Christina House of the Los Angeles Times

For an intimate look into the life of a pregnant 22-year-old woman living on the street in a tent–images that show her emotional vulnerability as she tries and ultimately loses the struggle to raise her child.

Christina House accepts the 2023 Pulitzer Prize for Feature Photography from Columbia University President Emeritus Lee Bollinger. (Diane Bondareff/The Pulitzer Prizes)

Winning Work

Mckenzie Trahan, 22, stares off as her boyfriend Eddie, 26, rests his hand on her stomach near their tent in Hollywood. (Published on July 13, 2022.)
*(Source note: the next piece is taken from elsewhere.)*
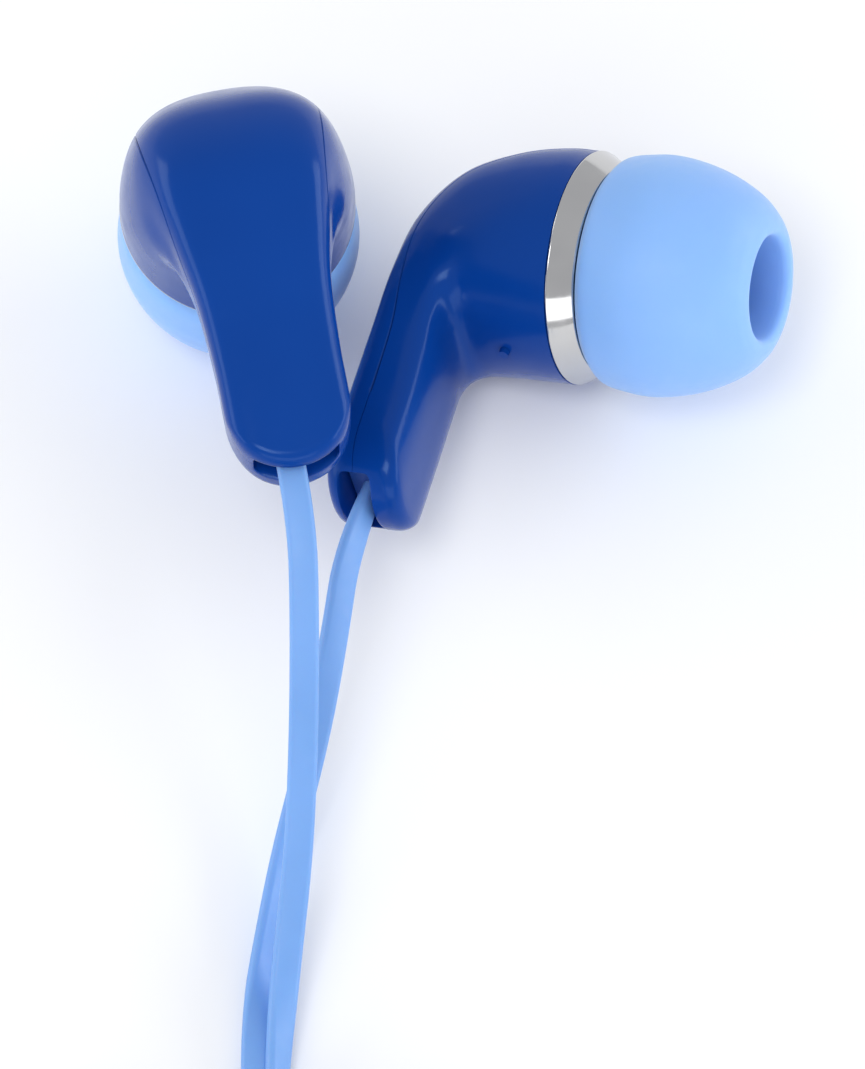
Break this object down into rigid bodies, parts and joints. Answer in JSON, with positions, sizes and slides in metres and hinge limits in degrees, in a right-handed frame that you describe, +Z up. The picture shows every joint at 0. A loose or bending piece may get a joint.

Mckenzie Trahan, 22, and her boyfriend Eddie, 26, sit under a tarp in a Hollywood alley. (Published on July 13, 2022.)

Eddie, 26, panhandles at a freeway offramp in Hollywood hoping to make money to take out his pregnant girlfriend Mckenzie Trahan on her 23rd birthday. (Published on July 13, 2022.)

Tears run down Mckenzie Trahan's face in Hollywood as the 22-year-old talks about the trauma she has experienced in her life. Mckenzie ran away at age 11, started using drugs, and was in and out of juvenile hall and foster care placements. She landed on the streets of Hollywood at 13. As an adult, she racked up three felony convictions for possession of meth for sale and receiving stolen property. (Published on July 13, 2022.)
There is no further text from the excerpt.